The light from the priceless harbour
glinted on the keys. If that was the end, she wasn’t
spoiling it. Her hands continued, neat, plump, white
and busily in concert with her brain. (“The Mystery”)

The idea of Art’s role in the world, in a political frame, and especially at the point of apocalypse runs like a thread through the work. Music, art, dance and cult television series Twin Peaks get mentions, but as one would expect, the most pervasive reference is to other works of poetry and poets, including Dylan Thomas, Robert Lowell, and Christopher Marlowe along with Australian literary giants Peter Porter, Christopher Brennan, Bruce Beaver, Anne Elvey, Kenneth Slessor, and Margaret Diesendorf.  The state of Australian publishing gets a swipe in reference to Maiden’s own publishing trials, in terms of what is and isn’t commercial, attractive, and powerful:

O Frightened Lady: let
my work be as posed as real insurrection, let my threat
be in positioning, not diction, an equality in stature
with the weakness I enshroud. One makes a threat
from below or above, not looking in the eyes. One
could
look in the eyes from where I stood:
sometimes the eye had power,
but it stored its waiting message in the blood. (“Posing a political threat”)

In these poems, American politics remains present but is also a counterpoint to the timelessness of artistic endeavour.
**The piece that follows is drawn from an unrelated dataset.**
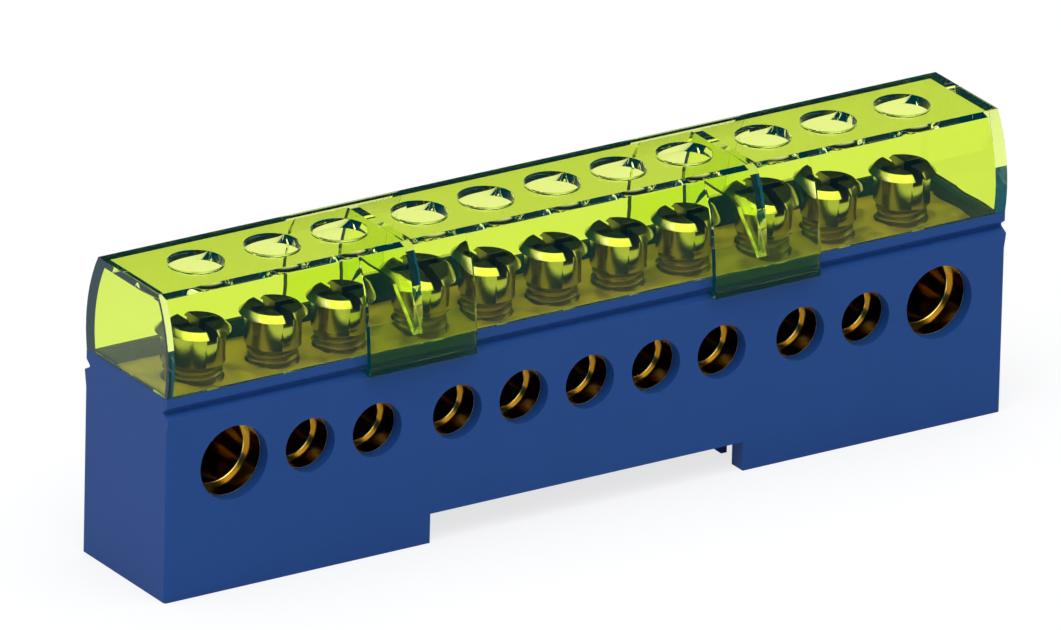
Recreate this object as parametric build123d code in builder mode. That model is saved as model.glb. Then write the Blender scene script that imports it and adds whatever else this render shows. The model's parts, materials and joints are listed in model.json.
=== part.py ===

Maiden brings in the work of her referents in a way that deepens the perspective and turns the immediate into the universal as it works against the repetition and progression of history, in a way which maintains a strong sense of wry humour throughout.  To get every nuance of Appalachian Fall requires multiple readings and probably some extra work looking up names that are unfamiliar – particularly for reader outside of the Australian poetry scene. The effort is repaid richly though in a multi-layered, complex and powerful book that crosses genre and illuminates the state of the human race in all its frail, dangerous beauty.